__Exercise description__
Copy every line of the material below word for word.
====
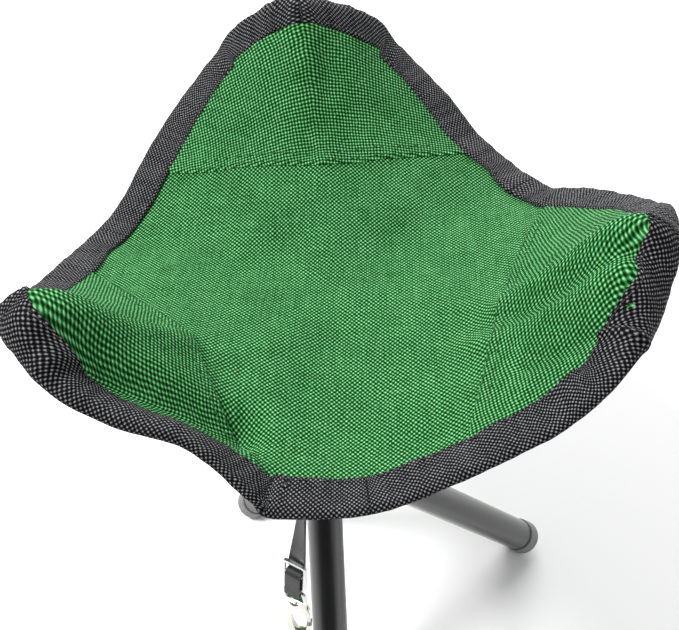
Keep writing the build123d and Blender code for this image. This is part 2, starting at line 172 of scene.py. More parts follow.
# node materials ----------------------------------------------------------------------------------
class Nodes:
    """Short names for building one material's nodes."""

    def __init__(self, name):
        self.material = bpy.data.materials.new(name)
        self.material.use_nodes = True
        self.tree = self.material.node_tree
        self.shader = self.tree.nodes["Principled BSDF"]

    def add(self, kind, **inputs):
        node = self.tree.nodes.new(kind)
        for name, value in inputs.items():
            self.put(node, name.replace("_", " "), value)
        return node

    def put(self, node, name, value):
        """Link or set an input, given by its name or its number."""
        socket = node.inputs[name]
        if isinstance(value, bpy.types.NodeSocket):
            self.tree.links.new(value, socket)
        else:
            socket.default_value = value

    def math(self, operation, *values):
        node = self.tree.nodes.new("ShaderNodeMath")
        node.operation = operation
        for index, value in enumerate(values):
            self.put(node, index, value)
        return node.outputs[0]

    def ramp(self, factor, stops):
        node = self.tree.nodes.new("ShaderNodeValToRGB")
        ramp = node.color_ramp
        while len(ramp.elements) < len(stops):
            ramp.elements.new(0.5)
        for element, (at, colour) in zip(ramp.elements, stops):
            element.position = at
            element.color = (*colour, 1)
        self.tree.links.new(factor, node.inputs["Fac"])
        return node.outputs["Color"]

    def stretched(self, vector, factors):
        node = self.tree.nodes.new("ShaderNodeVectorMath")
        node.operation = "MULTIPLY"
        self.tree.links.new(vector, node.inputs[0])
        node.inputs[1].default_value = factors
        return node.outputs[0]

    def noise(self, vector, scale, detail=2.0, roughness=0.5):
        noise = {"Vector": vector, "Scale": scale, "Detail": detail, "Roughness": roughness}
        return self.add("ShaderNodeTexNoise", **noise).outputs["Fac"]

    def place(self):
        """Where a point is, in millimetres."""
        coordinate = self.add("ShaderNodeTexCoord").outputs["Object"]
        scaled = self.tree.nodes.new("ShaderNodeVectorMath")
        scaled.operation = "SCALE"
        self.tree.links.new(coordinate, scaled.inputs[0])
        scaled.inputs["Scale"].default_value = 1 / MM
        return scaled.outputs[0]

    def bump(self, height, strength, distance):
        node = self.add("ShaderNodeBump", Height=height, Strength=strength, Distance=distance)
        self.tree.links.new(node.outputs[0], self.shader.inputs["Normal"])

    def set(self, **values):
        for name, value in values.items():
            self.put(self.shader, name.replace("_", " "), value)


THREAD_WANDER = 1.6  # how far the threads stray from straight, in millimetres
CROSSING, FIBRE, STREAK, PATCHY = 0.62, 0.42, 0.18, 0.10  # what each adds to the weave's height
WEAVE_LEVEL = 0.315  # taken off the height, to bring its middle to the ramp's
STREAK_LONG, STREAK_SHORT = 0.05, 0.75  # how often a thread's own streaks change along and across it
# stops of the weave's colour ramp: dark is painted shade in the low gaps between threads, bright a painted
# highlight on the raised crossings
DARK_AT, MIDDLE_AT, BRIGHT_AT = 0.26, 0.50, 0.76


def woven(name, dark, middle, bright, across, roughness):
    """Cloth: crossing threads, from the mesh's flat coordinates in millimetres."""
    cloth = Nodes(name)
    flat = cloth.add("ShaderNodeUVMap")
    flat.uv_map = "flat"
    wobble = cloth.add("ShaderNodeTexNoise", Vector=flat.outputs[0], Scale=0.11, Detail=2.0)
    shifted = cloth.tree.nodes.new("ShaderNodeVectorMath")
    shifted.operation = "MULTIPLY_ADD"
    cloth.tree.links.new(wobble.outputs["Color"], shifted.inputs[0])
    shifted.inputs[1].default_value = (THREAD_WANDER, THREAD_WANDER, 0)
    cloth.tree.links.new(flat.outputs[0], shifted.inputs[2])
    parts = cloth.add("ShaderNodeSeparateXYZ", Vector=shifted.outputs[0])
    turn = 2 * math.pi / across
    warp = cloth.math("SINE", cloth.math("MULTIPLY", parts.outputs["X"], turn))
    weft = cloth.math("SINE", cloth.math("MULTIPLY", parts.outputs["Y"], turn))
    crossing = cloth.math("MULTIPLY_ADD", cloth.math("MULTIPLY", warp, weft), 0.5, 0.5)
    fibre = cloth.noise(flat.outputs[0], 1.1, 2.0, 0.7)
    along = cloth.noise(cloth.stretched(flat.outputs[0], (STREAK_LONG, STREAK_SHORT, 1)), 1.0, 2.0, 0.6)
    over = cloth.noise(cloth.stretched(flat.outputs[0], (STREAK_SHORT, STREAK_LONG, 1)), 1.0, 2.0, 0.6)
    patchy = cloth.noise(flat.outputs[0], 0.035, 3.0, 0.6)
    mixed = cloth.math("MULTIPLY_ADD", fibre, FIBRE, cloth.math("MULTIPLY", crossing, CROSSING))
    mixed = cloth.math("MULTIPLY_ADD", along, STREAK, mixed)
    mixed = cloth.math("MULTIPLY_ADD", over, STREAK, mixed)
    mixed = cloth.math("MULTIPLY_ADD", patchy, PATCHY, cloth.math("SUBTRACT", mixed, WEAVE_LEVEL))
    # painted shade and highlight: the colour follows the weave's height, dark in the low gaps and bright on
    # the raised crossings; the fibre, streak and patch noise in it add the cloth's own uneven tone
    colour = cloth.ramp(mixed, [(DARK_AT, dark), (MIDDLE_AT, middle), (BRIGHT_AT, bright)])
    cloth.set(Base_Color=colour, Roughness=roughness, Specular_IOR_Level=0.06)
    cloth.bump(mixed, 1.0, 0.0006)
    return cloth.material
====
__Exercise result__
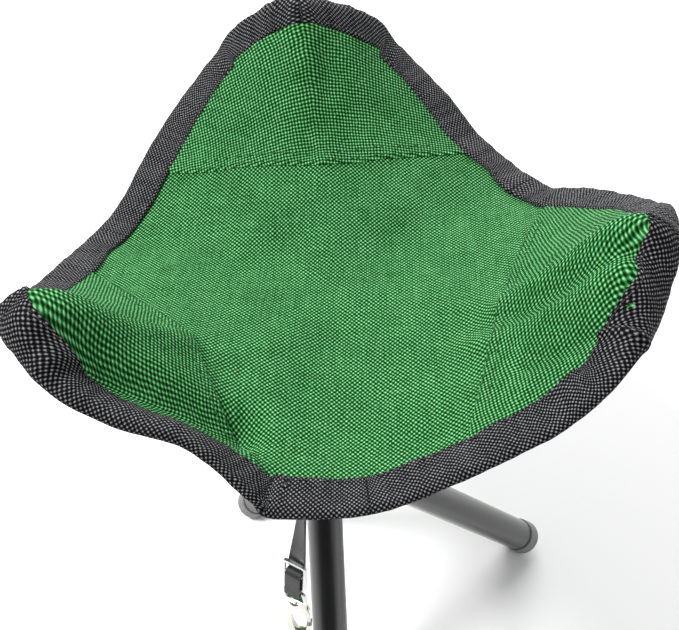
Keep writing the build123d and Blender code for this image. This is part 2, starting at line 172 of scene.py. More parts follow.
# node materials ----------------------------------------------------------------------------------
class Nodes:
    """Short names for building one material's nodes."""

    def __init__(self, name):
        self.material = bpy.data.materials.new(name)
        self.material.use_nodes = True
        self.tree = self.material.node_tree
        self.shader = self.tree.nodes["Principled BSDF"]

    def add(self, kind, **inputs):
        node = self.tree.nodes.new(kind)
        for name, value in inputs.items():
            self.put(node, name.replace("_", " "), value)
        return node

    def put(self, node, name, value):
        """Link or set an input, given by its name or its number."""
        socket = node.inputs[name]
        if isinstance(value, bpy.types.NodeSocket):
            self.tree.links.new(value, socket)
        else:
            socket.default_value = value

    def math(self, operation, *values):
        node = self.tree.nodes.new("ShaderNodeMath")
        node.operation = operation
        for index, value in enumerate(values):
            self.put(node, index, value)
        return node.outputs[0]

    def ramp(self, factor, stops):
        node = self.tree.nodes.new("ShaderNodeValToRGB")
        ramp = node.color_ramp
        while len(ramp.elements) < len(stops):
            ramp.elements.new(0.5)
        for element, (at, colour) in zip(ramp.elements, stops):
            element.position = at
            element.color = (*colour, 1)
        self.tree.links.new(factor, node.inputs["Fac"])
        return node.outputs["Color"]

    def stretched(self, vector, factors):
        node = self.tree.nodes.new("ShaderNodeVectorMath")
        node.operation = "MULTIPLY"
        self.tree.links.new(vector, node.inputs[0])
        node.inputs[1].default_value = factors
        return node.outputs[0]

    def noise(self, vector, scale, detail=2.0, roughness=0.5):
        noise = {"Vector": vector, "Scale": scale, "Detail": detail, "Roughness": roughness}
        return self.add("ShaderNodeTexNoise", **noise).outputs["Fac"]

    def place(self):
        """Where a point is, in millimetres."""
        coordinate = self.add("ShaderNodeTexCoord").outputs["Object"]
        scaled = self.tree.nodes.new("ShaderNodeVectorMath")
        scaled.operation = "SCALE"
        self.tree.links.new(coordinate, scaled.inputs[0])
        scaled.inputs["Scale"].default_value = 1 / MM
        return scaled.outputs[0]

    def bump(self, height, strength, distance):
        node = self.add("ShaderNodeBump", Height=height, Strength=strength, Distance=distance)
        self.tree.links.new(node.outputs[0], self.shader.inputs["Normal"])

    def set(self, **values):
        for name, value in values.items():
            self.put(self.shader, name.replace("_", " "), value)


THREAD_WANDER = 1.6  # how far the threads stray from straight, in millimetres
CROSSING, FIBRE, STREAK, PATCHY = 0.62, 0.42, 0.18, 0.10  # what each adds to the weave's height
WEAVE_LEVEL = 0.315  # taken off the height, to bring its middle to the ramp's
STREAK_LONG, STREAK_SHORT = 0.05, 0.75  # how often a thread's own streaks change along and across it
# stops of the weave's colour ramp: dark is painted shade in the low gaps between threads, bright a painted
# highlight on the raised crossings
DARK_AT, MIDDLE_AT, BRIGHT_AT = 0.26, 0.50, 0.76


def woven(name, dark, middle, bright, across, roughness):
    """Cloth: crossing threads, from the mesh's flat coordinates in millimetres."""
    cloth = Nodes(name)
    flat = cloth.add("ShaderNodeUVMap")
    flat.uv_map = "flat"
    wobble = cloth.add("ShaderNodeTexNoise", Vector=flat.outputs[0], Scale=0.11, Detail=2.0)
    shifted = cloth.tree.nodes.new("ShaderNodeVectorMath")
    shifted.operation = "MULTIPLY_ADD"
    cloth.tree.links.new(wobble.outputs["Color"], shifted.inputs[0])
    shifted.inputs[1].default_value = (THREAD_WANDER, THREAD_WANDER, 0)
    cloth.tree.links.new(flat.outputs[0], shifted.inputs[2])
    parts = cloth.add("ShaderNodeSeparateXYZ", Vector=shifted.outputs[0])
    turn = 2 * math.pi / across
    warp = cloth.math("SINE", cloth.math("MULTIPLY", parts.outputs["X"], turn))
    weft = cloth.math("SINE", cloth.math("MULTIPLY", parts.outputs["Y"], turn))
    crossing = cloth.math("MULTIPLY_ADD", cloth.math("MULTIPLY", warp, weft), 0.5, 0.5)
    fibre = cloth.noise(flat.outputs[0], 1.1, 2.0, 0.7)
    along = cloth.noise(cloth.stretched(flat.outputs[0], (STREAK_LONG, STREAK_SHORT, 1)), 1.0, 2.0, 0.6)
    over = cloth.noise(cloth.stretched(flat.outputs[0], (STREAK_SHORT, STREAK_LONG, 1)), 1.0, 2.0, 0.6)
    patchy = cloth.noise(flat.outputs[0], 0.035, 3.0, 0.6)
    mixed = cloth.math("MULTIPLY_ADD", fibre, FIBRE, cloth.math("MULTIPLY", crossing, CROSSING))
    mixed = cloth.math("MULTIPLY_ADD", along, STREAK, mixed)
    mixed = cloth.math("MULTIPLY_ADD", over, STREAK, mixed)
    mixed = cloth.math("MULTIPLY_ADD", patchy, PATCHY, cloth.math("SUBTRACT", mixed, WEAVE_LEVEL))
    # painted shade and highlight: the colour follows the weave's height, dark in the low gaps and bright on
    # the raised crossings; the fibre, streak and patch noise in it add the cloth's own uneven tone
    colour = cloth.ramp(mixed, [(DARK_AT, dark), (MIDDLE_AT, middle), (BRIGHT_AT, bright)])
    cloth.set(Base_Color=colour, Roughness=roughness, Specular_IOR_Level=0.06)
    cloth.bump(mixed, 1.0, 0.0006)
    return cloth.material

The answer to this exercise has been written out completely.